Sahm began his musical career as 6-year-old Little Doug, a pintsize steel-guitar prodigy who played Western swing on the Louisiana Hayride and was called to the stage at age 11 by Hank Williams during his next-to-last concert at Austin's Skyline Club in 1952. It was an impromptu moment, but in retrospect the meeting has passing-the-torch implications. Like Williams, Sahm cultivated a taste for gritty soul music of all forms as a boy looking through windows of forbidden joints. Even as the San Antonio native evolved from a country curiosity to a rock 'n' roller, he never stopped looking through those windows, never stopped searching for the sounds that could shorten the walk home.

During the early rock 'n' roll explosion, he formed his own bands and had regional hits while still in high school. During the British Invasion of the 1960s, Sahm and producer Huey P. Meaux concocted a faux British band called the Sir Douglas Quintet and broke nationally with "She's About a Mover" in 1965. The song featured the pumping Vox organ of longtime sidekick Augie Meyers and inspired such later hits as "96 Tears" by ? and the Mysterians and even the New Wave sounds of Elvis Costello and the Attractions. The English ruse was discovered when the band was interviewed on Hullabaloo and Sahm's Texas drawl rolled out.

After being busted for pot in Corpus Christi in 1967, Sahm disbanded the Quintet and moved to San Francisco, where his Western duds started a fashion trend. He hung out with some heavy cats (in the Sahm vernacular), including the Grateful Dead and Bob Dylan. Sahm eventually rejected the hippy-dippy scene and came back to Texas with a vengeance, reestablishing himself as a bona fide rocker with The Return of Doug Saldana. Two other albums from that period, 1973's Doug Sahm and Band and Texas Tornado later the same year, remain Texas barroom classics.

"When you look back on the true originators, the real pioneers of Texas music," says Stevie Ray Vaughan biographer Joe Nick Patoski, "there are four main guys: Bob Wills, Willie Nelson, T-Bone Walker, and Doug Sahm."

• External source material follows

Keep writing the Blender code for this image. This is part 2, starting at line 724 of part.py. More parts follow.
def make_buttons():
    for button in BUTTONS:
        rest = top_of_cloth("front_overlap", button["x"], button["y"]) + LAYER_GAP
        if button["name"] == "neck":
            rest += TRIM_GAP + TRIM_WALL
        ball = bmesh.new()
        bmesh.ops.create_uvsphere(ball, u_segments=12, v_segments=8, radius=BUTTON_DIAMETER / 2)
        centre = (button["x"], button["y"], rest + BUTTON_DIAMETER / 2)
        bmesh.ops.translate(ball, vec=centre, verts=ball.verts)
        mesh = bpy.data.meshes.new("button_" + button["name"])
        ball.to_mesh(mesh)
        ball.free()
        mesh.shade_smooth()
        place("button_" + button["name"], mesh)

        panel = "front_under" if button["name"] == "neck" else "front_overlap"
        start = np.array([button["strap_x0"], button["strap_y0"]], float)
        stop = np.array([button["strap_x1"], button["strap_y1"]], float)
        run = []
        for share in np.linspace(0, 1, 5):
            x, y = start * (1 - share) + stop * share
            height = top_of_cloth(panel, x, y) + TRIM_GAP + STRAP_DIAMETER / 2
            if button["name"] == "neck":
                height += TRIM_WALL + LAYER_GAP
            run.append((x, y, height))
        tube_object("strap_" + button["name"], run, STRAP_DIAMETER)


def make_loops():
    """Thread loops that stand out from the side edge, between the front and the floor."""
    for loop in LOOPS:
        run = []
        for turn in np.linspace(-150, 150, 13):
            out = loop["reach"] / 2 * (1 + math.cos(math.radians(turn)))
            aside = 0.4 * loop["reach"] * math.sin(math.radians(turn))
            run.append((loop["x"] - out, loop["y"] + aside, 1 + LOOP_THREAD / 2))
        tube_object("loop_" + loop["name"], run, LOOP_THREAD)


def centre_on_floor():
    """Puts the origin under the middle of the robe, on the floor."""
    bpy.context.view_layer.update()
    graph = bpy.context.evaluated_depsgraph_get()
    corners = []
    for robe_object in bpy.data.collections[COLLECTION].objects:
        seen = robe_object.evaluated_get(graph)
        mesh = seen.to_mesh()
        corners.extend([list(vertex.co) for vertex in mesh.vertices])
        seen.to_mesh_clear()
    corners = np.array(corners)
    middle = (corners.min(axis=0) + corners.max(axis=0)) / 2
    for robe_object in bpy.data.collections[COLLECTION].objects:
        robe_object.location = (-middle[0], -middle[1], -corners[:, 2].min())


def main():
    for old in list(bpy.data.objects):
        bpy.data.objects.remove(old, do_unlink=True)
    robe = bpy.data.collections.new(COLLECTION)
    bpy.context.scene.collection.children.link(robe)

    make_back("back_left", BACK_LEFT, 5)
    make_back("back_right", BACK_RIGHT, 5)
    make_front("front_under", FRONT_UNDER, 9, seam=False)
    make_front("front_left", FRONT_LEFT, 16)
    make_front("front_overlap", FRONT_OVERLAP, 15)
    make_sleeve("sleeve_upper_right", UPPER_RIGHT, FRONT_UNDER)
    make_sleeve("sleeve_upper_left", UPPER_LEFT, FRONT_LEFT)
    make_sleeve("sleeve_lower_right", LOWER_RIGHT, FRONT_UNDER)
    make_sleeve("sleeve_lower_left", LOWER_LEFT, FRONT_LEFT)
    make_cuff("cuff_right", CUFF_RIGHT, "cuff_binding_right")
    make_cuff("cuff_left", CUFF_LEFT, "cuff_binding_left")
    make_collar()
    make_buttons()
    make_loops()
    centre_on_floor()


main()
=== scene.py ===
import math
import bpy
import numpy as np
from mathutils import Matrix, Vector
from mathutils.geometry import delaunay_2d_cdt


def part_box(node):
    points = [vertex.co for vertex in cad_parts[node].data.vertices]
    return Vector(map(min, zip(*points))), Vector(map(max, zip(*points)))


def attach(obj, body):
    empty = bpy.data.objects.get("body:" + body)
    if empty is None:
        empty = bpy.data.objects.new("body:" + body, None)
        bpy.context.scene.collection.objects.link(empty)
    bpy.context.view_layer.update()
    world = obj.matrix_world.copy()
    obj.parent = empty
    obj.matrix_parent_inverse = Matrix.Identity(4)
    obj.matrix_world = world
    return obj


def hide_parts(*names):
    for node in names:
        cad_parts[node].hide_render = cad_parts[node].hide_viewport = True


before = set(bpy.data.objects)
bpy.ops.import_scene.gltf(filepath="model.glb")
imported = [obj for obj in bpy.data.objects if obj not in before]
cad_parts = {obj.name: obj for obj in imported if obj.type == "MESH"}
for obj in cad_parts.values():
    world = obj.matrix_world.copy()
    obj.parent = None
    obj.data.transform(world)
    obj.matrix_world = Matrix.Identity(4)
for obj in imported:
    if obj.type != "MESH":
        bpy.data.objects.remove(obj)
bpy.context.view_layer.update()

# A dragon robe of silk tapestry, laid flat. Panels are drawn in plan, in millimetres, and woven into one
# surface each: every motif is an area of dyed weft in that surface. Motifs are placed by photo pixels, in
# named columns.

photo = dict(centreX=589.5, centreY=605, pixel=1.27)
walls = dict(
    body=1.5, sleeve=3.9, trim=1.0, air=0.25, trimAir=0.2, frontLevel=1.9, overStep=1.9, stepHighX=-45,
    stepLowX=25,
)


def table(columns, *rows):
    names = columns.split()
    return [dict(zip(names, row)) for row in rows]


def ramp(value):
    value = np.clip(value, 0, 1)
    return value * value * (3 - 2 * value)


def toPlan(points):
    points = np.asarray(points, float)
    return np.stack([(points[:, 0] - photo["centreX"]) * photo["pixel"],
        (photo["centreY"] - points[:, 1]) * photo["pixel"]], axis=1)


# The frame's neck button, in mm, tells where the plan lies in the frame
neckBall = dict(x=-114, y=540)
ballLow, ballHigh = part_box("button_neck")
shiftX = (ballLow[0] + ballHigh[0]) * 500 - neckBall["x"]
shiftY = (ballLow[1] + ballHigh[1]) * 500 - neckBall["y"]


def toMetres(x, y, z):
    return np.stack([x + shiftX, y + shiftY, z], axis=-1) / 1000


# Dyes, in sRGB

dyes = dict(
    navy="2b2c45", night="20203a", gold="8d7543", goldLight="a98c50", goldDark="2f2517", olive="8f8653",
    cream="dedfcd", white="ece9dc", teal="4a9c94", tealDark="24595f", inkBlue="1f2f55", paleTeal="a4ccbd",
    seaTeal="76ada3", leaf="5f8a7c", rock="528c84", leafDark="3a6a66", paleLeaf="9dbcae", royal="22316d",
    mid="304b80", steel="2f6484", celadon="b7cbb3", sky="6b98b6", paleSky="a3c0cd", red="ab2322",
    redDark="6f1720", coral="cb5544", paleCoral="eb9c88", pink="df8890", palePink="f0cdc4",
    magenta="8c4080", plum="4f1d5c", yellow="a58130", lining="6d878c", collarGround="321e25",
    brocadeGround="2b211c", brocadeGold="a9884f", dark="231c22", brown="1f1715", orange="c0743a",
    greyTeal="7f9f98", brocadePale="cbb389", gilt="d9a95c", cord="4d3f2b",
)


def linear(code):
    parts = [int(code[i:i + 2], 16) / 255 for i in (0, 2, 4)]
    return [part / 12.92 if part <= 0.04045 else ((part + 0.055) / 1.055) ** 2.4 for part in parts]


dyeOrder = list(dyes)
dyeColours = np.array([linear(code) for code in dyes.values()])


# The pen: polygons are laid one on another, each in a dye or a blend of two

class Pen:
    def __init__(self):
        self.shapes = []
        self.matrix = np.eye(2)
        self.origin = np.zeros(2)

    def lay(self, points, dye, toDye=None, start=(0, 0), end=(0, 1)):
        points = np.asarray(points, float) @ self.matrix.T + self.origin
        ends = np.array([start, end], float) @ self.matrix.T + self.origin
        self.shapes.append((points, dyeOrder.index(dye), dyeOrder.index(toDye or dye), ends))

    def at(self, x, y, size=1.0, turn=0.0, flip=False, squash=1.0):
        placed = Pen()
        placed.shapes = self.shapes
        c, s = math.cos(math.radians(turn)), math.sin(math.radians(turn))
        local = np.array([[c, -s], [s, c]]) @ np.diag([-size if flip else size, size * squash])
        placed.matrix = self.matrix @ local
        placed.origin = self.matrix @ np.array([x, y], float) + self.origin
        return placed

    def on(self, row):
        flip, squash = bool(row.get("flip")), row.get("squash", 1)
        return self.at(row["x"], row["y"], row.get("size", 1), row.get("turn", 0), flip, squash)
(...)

The night he died, Austin's KUT-FM played his songs nonstop, and as the doo-wop, slicing electric blues, conjunto numbers, garage-rock classics, and unclassifiable groove tunes all came together like a big family at dinnertime, you could feel what music meant to Sahm. He had undeniable instincts for what was the good stuff, with the rare ability to make his own.

He didn't like what Austin has become in recent years, with so many newcomers who hadn't even heard of, well, Doug Sahm. Seeing this musical mecca transformed into a high-rent, high-tech capital was painful to the point that even Austin's enchiladas just didn't taste the same. Sahm would often drive all the way to San Antonio for lunch.

There can be no better way to be remembered than in the way Sahm has been in the past few weeks -- as a person who craved honesty, devotion and soul, whether it was with music, food or baseball. "If [Ken] Griffey goes to Atlanta," he said just last month, "then I'm through with baseball." It had to come from the heart, or Sahm would walk away, cursing into the hand that always covered his mouth when he talked, like a coach stifling lip-readers.

Doug Sahm tapped into the Texas pioneer spirit to create the soundtrack to all that is real in these parts, and by extension a soundtrack for all those who crave that same spirit, regardless of where they call home. Thus, he receives the special salute given to those who, in death, remind us of all the great things that can come from life.